Pour vivre en harmonie avec les autres, l’enfant doit apprendre à maîtriser les réactions déclenchées par la frustration. Mais qu’est-ce que la frustration du point de vue des neurosciences ? Pourquoi est-il si important d’apprendre à son enfant à la gérer ? Et quelle place donner à la frustration dans son éducation ?

Qu’est-ce que la frustration ?

Du point de vue des neurosciences, la frustration survient lorsque l’enfant souhaite vivement atteindre la récompense sans y parvenir (refus parental ou marche trop difficile à franchir).

La frustration se manifeste par des attitudes variées allant du découragement à la tempête émotionnelle. Elle s’oppose au système de récompense qui vient valoriser les efforts et augmenter la motivation à reproduire l’action.

Les neurosciences ont démontré que les enfants qui ont le mieux appris à gérer la frustration et à différer le plaisir obtiennent de meilleures performances scolaires et professionnelles, et ce en plusieurs aspects :

  • La frustration enseigne aux jeunes enfants la patience. Elle leur permet de comprendre que tout ne peut pas être obtenu instantanément et qu’il est parfois nécessaire d’attendre son tour ou de progresser vers un objectif.

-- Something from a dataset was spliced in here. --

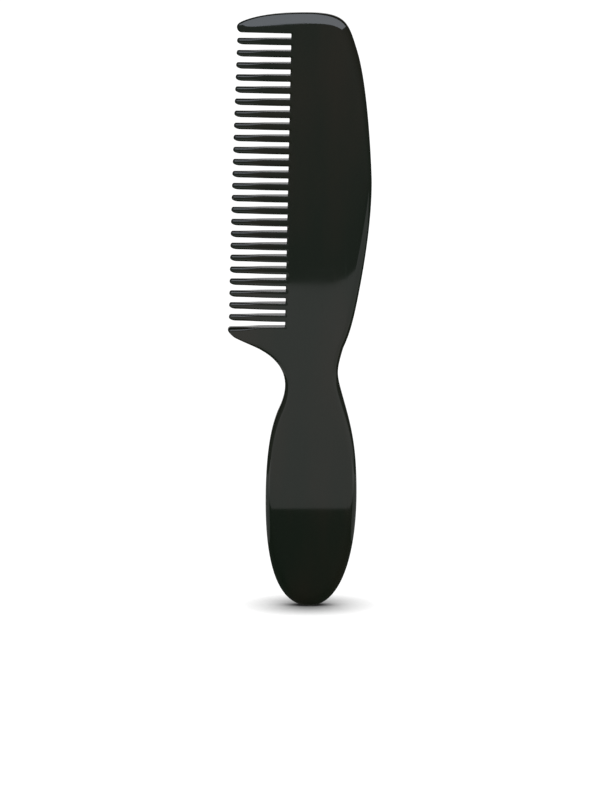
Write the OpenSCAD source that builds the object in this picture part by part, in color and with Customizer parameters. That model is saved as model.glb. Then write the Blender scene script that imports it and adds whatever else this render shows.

  • La frustration encourage également le développement de la persévérance. Lorsqu’ils rencontrent des défis, ils apprennent à essayer encore et encore jusqu’à ce qu’ils réussissent. Cela favorise la résolution de problèmes et la résilience. 

  • Les interactions sociales peuvent souvent être sources de frustration, par exemple lorsqu’il s’agit de partager des jouets. Apprendre à résoudre ces conflits de manière constructive est une compétence importante pour le développement social et émotionnel de l’enfant, et de l’adulte qu’il deviendra.

Comment apprendre à son enfant à gérer la frustration ?

Le rôle de l’adulte

La frustration est omniprésente dans la vie de l’enfant : il aurait voulu autre chose pour son petit déjeuner, ne voulait pas aller à l’école aujourd’hui, s’est vu refuser un dessin animé ou un tour de manège, etc. Plus il est jeune, plus cette frustration lui est difficile à gérer.

L’exercer à faire face à la frustration est donc essentiel, d’abord pour les bénéfices évoqués précédemment, mais aussi parce que les tempêtes émotionnelles sont aussi éprouvantes pour l’enfant qui les vit que pour le parent qui les accompagne. 

On le sait, l’enfant jeune dispose d’une incroyable plasticité cérébrale : toutes les expériences qu’il vit fréquemment créent puis consolident des connexions dans son cerveau, qui seront ensuite mobilisées dans ses réactions futures.

Les adultes jouent donc un rôle crucial dans l’enseignement de la manière de gérer la frustration. Ils peuvent :

  • modéliser des comportements appropriés ;
  • offrir des encouragements et des stratégies de résolution des problèmes ;
  • créer un environnement soutenant pour l’enfant lorsqu’il fait face à la frustration.

Il est important de rappeler que la frustration excessive ou chronique crée un stress physique et psychologique intense. Elle peut nuire au développement des jeunes enfants. L’adulte doit donc adopter une posture soutenante auprès de son enfant.

Que faire concrètement ?

On recommande souvent aux parents d’exercer la frustration sur une formulation positive, de type « D’accord, mais d’abord ». Concrètement, cela signifie qu’avant d’être capable de faire face à un refus durable (« Non, nous n’irons pas au parc aujourd’hui »), il est important que votre enfant s’exerce à différer son plaisir.

  • Tout d’abord, placez l’enfant comme actif : « D’accord, mais d’abord je voudrais que tu… ». L’action associée au plaisir et à la récompense est différée le temps d’une action de l’enfant.

  • Puis laissez-le passif : « D’accord, mais d’abord j’ai besoin de … ». Il doit alors différer son plaisir et s’occuper seul en attendant, ce qui est autrement plus compliqué.

Tant que l’enfant est en difficulté pour comprendre et accepter que son plaisir est différé, il est très probable qu’il ne puisse pas gérer le refus sans être submergé par l’émotion, la déception et la colère.

À l’inverse, frustration et récompense cherchant à s’équilibrer sans cesse, il est bénéfique de féliciter l’enfant qui gère de mieux en mieux la frustration. On active ainsi le circuit de la récompense et de la motivation, réveillant en lui l’énergie positive nécessaire à se motiver plus encore, et à éteindre la frustration qu’il ressent.